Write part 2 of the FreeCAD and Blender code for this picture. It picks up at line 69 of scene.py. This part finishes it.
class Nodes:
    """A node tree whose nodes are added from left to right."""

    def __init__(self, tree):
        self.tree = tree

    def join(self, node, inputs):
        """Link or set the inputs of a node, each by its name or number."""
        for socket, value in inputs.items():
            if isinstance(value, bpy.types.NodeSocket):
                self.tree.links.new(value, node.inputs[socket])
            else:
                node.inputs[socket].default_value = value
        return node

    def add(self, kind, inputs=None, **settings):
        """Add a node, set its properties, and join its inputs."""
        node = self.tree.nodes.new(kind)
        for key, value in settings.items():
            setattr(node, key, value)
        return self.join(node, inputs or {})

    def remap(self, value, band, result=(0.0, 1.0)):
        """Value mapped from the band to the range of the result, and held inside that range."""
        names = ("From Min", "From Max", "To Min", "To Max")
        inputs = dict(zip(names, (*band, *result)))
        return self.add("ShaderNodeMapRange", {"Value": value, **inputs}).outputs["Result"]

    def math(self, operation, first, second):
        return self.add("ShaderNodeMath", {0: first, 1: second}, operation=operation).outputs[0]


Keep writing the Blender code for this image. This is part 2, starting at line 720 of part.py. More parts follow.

YOUR GOAL:
Quote each line above in full, word for word.

RESPONSE TO THE EXERCISE:
Write part 2 of the FreeCAD and Blender code for this picture. It picks up at line 69 of scene.py. This part finishes it.
class Nodes:
    """A node tree whose nodes are added from left to right."""

    def __init__(self, tree):
        self.tree = tree

    def join(self, node, inputs):
        """Link or set the inputs of a node, each by its name or number."""
        for socket, value in inputs.items():
            if isinstance(value, bpy.types.NodeSocket):
                self.tree.links.new(value, node.inputs[socket])
            else:
                node.inputs[socket].default_value = value
        return node

    def add(self, kind, inputs=None, **settings):
        """Add a node, set its properties, and join its inputs."""
        node = self.tree.nodes.new(kind)
        for key, value in settings.items():
            setattr(node, key, value)
        return self.join(node, inputs or {})

    def remap(self, value, band, result=(0.0, 1.0)):
        """Value mapped from the band to the range of the result, and held inside that range."""
        names = ("From Min", "From Max", "To Min", "To Max")
        inputs = dict(zip(names, (*band, *result)))
        return self.add("ShaderNodeMapRange", {"Value": value, **inputs}).outputs["Result"]

    def math(self, operation, first, second):
        return self.add("ShaderNodeMath", {0: first, 1: second}, operation=operation).outputs[0]


Keep writing the Blender code for this image. This is part 2, starting at line 720 of part.py. More parts follow.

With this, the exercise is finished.